▶ [Information shown]
------------

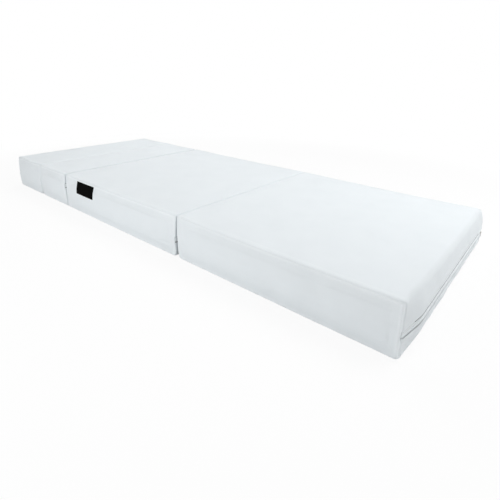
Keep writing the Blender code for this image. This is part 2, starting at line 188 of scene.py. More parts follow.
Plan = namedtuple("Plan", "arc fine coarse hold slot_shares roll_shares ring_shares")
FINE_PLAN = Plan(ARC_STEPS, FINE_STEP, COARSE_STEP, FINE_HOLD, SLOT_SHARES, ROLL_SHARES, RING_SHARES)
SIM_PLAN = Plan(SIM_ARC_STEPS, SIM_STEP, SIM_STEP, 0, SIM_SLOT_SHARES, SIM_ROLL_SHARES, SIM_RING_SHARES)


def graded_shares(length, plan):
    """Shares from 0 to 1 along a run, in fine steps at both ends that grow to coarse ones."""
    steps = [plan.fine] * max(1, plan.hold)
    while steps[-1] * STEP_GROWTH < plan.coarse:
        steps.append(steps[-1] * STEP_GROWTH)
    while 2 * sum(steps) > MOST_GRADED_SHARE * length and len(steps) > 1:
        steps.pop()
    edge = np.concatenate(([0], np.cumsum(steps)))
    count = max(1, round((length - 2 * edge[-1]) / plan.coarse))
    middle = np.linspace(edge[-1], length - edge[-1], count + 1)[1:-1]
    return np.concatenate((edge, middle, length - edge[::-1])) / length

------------

▶ [Goal of the exercise]
The lines above should be duplicated exactly.

▶ [Solution]
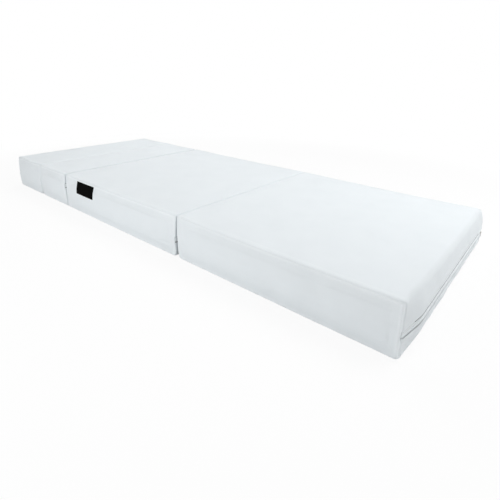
Keep writing the Blender code for this image. This is part 2, starting at line 188 of scene.py. More parts follow.
Plan = namedtuple("Plan", "arc fine coarse hold slot_shares roll_shares ring_shares")
FINE_PLAN = Plan(ARC_STEPS, FINE_STEP, COARSE_STEP, FINE_HOLD, SLOT_SHARES, ROLL_SHARES, RING_SHARES)
SIM_PLAN = Plan(SIM_ARC_STEPS, SIM_STEP, SIM_STEP, 0, SIM_SLOT_SHARES, SIM_ROLL_SHARES, SIM_RING_SHARES)


def graded_shares(length, plan):
    """Shares from 0 to 1 along a run, in fine steps at both ends that grow to coarse ones."""
    steps = [plan.fine] * max(1, plan.hold)
    while steps[-1] * STEP_GROWTH < plan.coarse:
        steps.append(steps[-1] * STEP_GROWTH)
    while 2 * sum(steps) > MOST_GRADED_SHARE * length and len(steps) > 1:
        steps.pop()
    edge = np.concatenate(([0], np.cumsum(steps)))
    count = max(1, round((length - 2 * edge[-1]) / plan.coarse))
    middle = np.linspace(edge[-1], length - edge[-1], count + 1)[1:-1]
    return np.concatenate((edge, middle, length - edge[::-1])) / length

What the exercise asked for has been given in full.